The term Options Market refers to a financial marketplace where individuals and institutions can buy and sell options, which are complex financial derivatives. An option provides the buyer the right, but not the obligation, to buy (call option) or sell (put option) an underlying asset at a predetermined price within a specific timeframe.
Types of Options
The options market comprises various types of options, primarily:
Call Options
A call option allows the holder to buy an underlying asset at a specific price (strike price) before or on a specified date (expiration date).
Put Options
A put option grants the holder the right to sell an underlying asset at the strike price before or on the expiration date.

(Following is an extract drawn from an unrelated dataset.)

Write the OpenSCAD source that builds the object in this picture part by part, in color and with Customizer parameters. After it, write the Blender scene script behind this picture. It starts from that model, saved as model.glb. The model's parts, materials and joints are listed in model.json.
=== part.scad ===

Key Components of the Options Market
Underlying Assets
Options can be based on a variety of underlying assets, such as stocks, indices, commodities, currencies, and interest rates.
Strike Price and Expiration Date
- Strike Price: The price at which the option can be exercised.
- Expiration Date: The date on which the option expires and the right to exercise it ceases.
Premium
The premium is the price paid by the buyer to the seller for the option. This is influenced by factors such as the underlying asset’s price, volatility, time until expiration, and interest rates.
Historical Context
The concept of options dates back to ancient times, with early examples found in Ancient Greece. However, the options market, as we know it today, began to formalize in the 1970s with the establishment of the Chicago Board Options Exchange (CBOE) in 1973, which standardized the trading of options and significantly contributed to the growth of the market.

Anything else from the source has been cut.